§ **Requirements**
Write out each line beneath this one exactly as it reads.

▬▬▬▬▬▬▬▬▬▬

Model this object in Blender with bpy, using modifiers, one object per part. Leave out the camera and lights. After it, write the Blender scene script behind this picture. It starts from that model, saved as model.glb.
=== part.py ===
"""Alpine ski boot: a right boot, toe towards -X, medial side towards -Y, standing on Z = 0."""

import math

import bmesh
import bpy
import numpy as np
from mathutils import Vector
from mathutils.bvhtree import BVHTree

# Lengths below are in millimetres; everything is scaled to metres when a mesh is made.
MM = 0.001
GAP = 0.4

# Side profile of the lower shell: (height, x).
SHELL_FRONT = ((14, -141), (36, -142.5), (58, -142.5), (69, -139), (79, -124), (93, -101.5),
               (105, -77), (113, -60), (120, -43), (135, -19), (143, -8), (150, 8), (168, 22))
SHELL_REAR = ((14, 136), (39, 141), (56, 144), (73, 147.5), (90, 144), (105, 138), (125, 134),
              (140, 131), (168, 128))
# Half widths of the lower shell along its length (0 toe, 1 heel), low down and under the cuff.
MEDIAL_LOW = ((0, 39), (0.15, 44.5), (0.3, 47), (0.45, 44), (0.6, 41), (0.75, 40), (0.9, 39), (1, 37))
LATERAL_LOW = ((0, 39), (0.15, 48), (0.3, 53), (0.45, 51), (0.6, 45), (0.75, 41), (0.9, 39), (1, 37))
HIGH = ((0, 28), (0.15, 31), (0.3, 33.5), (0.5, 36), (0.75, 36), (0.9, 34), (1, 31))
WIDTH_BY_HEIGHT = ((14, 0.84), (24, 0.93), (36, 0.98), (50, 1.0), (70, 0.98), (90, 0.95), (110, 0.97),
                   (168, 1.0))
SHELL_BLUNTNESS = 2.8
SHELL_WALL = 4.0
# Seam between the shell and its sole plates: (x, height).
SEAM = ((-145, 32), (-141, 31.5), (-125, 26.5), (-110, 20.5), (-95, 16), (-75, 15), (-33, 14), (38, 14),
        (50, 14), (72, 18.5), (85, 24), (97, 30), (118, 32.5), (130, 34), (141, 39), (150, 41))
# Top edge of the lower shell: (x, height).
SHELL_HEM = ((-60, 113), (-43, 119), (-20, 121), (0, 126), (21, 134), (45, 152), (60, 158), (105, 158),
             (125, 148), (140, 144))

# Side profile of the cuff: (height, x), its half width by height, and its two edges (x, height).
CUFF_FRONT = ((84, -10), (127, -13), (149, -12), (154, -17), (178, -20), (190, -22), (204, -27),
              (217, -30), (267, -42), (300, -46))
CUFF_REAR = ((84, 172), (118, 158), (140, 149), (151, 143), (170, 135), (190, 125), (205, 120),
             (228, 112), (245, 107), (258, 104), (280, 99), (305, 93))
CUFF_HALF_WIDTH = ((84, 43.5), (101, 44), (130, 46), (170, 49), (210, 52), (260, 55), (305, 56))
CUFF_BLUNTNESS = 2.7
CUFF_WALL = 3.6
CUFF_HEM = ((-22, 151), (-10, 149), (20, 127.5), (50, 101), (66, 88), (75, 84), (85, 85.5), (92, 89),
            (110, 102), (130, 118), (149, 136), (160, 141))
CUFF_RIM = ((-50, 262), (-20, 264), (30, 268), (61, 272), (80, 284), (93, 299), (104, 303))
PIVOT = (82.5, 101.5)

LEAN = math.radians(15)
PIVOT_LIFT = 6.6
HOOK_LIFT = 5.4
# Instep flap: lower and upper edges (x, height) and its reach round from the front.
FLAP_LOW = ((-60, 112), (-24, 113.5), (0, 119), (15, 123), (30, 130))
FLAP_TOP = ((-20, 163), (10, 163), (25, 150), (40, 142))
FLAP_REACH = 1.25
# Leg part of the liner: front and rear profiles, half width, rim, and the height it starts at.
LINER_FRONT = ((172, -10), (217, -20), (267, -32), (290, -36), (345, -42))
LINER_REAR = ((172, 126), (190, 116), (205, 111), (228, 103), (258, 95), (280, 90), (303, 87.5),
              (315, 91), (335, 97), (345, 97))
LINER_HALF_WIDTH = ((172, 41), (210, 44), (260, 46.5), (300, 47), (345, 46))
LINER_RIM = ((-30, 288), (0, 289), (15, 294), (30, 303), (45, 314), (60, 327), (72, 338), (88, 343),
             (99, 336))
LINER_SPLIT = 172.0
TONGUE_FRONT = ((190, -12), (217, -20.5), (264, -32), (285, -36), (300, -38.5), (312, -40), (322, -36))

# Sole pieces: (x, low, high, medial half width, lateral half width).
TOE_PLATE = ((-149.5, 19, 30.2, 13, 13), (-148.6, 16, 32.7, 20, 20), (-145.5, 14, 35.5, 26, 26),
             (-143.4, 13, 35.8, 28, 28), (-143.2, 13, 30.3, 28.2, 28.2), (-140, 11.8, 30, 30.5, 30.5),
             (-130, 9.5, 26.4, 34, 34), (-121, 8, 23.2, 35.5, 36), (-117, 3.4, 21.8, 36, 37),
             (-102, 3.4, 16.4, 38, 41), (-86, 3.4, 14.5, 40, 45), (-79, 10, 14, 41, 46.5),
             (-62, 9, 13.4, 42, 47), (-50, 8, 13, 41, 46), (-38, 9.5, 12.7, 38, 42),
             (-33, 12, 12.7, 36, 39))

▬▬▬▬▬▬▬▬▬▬

§ **Solution to the problem**
Model this object in Blender with bpy, using modifiers, one object per part. Leave out the camera and lights. After it, write the Blender scene script behind this picture. It starts from that model, saved as model.glb.
=== part.py ===
"""Alpine ski boot: a right boot, toe towards -X, medial side towards -Y, standing on Z = 0."""

import math

import bmesh
import bpy
import numpy as np
from mathutils import Vector
from mathutils.bvhtree import BVHTree

# Lengths below are in millimetres; everything is scaled to metres when a mesh is made.
MM = 0.001
GAP = 0.4

# Side profile of the lower shell: (height, x).
SHELL_FRONT = ((14, -141), (36, -142.5), (58, -142.5), (69, -139), (79, -124), (93, -101.5),
               (105, -77), (113, -60), (120, -43), (135, -19), (143, -8), (150, 8), (168, 22))
SHELL_REAR = ((14, 136), (39, 141), (56, 144), (73, 147.5), (90, 144), (105, 138), (125, 134),
              (140, 131), (168, 128))
# Half widths of the lower shell along its length (0 toe, 1 heel), low down and under the cuff.
MEDIAL_LOW = ((0, 39), (0.15, 44.5), (0.3, 47), (0.45, 44), (0.6, 41), (0.75, 40), (0.9, 39), (1, 37))
LATERAL_LOW = ((0, 39), (0.15, 48), (0.3, 53), (0.45, 51), (0.6, 45), (0.75, 41), (0.9, 39), (1, 37))
HIGH = ((0, 28), (0.15, 31), (0.3, 33.5), (0.5, 36), (0.75, 36), (0.9, 34), (1, 31))
WIDTH_BY_HEIGHT = ((14, 0.84), (24, 0.93), (36, 0.98), (50, 1.0), (70, 0.98), (90, 0.95), (110, 0.97),
                   (168, 1.0))
SHELL_BLUNTNESS = 2.8
SHELL_WALL = 4.0
# Seam between the shell and its sole plates: (x, height).
SEAM = ((-145, 32), (-141, 31.5), (-125, 26.5), (-110, 20.5), (-95, 16), (-75, 15), (-33, 14), (38, 14),
        (50, 14), (72, 18.5), (85, 24), (97, 30), (118, 32.5), (130, 34), (141, 39), (150, 41))
# Top edge of the lower shell: (x, height).
SHELL_HEM = ((-60, 113), (-43, 119), (-20, 121), (0, 126), (21, 134), (45, 152), (60, 158), (105, 158),
             (125, 148), (140, 144))

# Side profile of the cuff: (height, x), its half width by height, and its two edges (x, height).
CUFF_FRONT = ((84, -10), (127, -13), (149, -12), (154, -17), (178, -20), (190, -22), (204, -27),
              (217, -30), (267, -42), (300, -46))
CUFF_REAR = ((84, 172), (118, 158), (140, 149), (151, 143), (170, 135), (190, 125), (205, 120),
             (228, 112), (245, 107), (258, 104), (280, 99), (305, 93))
CUFF_HALF_WIDTH = ((84, 43.5), (101, 44), (130, 46), (170, 49), (210, 52), (260, 55), (305, 56))
CUFF_BLUNTNESS = 2.7
CUFF_WALL = 3.6
CUFF_HEM = ((-22, 151), (-10, 149), (20, 127.5), (50, 101), (66, 88), (75, 84), (85, 85.5), (92, 89),
            (110, 102), (130, 118), (149, 136), (160, 141))
CUFF_RIM = ((-50, 262), (-20, 264), (30, 268), (61, 272), (80, 284), (93, 299), (104, 303))
PIVOT = (82.5, 101.5)

LEAN = math.radians(15)
PIVOT_LIFT = 6.6
HOOK_LIFT = 5.4
# Instep flap: lower and upper edges (x, height) and its reach round from the front.
FLAP_LOW = ((-60, 112), (-24, 113.5), (0, 119), (15, 123), (30, 130))
FLAP_TOP = ((-20, 163), (10, 163), (25, 150), (40, 142))
FLAP_REACH = 1.25
# Leg part of the liner: front and rear profiles, half width, rim, and the height it starts at.
LINER_FRONT = ((172, -10), (217, -20), (267, -32), (290, -36), (345, -42))
LINER_REAR = ((172, 126), (190, 116), (205, 111), (228, 103), (258, 95), (280, 90), (303, 87.5),
              (315, 91), (335, 97), (345, 97))
LINER_HALF_WIDTH = ((172, 41), (210, 44), (260, 46.5), (300, 47), (345, 46))
LINER_RIM = ((-30, 288), (0, 289), (15, 294), (30, 303), (45, 314), (60, 327), (72, 338), (88, 343),
             (99, 336))
LINER_SPLIT = 172.0
TONGUE_FRONT = ((190, -12), (217, -20.5), (264, -32), (285, -36), (300, -38.5), (312, -40), (322, -36))

# Sole pieces: (x, low, high, medial half width, lateral half width).
TOE_PLATE = ((-149.5, 19, 30.2, 13, 13), (-148.6, 16, 32.7, 20, 20), (-145.5, 14, 35.5, 26, 26),
             (-143.4, 13, 35.8, 28, 28), (-143.2, 13, 30.3, 28.2, 28.2), (-140, 11.8, 30, 30.5, 30.5),
             (-130, 9.5, 26.4, 34, 34), (-121, 8, 23.2, 35.5, 36), (-117, 3.4, 21.8, 36, 37),
             (-102, 3.4, 16.4, 38, 41), (-86, 3.4, 14.5, 40, 45), (-79, 10, 14, 41, 46.5),
             (-62, 9, 13.4, 42, 47), (-50, 8, 13, 41, 46), (-38, 9.5, 12.7, 38, 42),
             (-33, 12, 12.7, 36, 39))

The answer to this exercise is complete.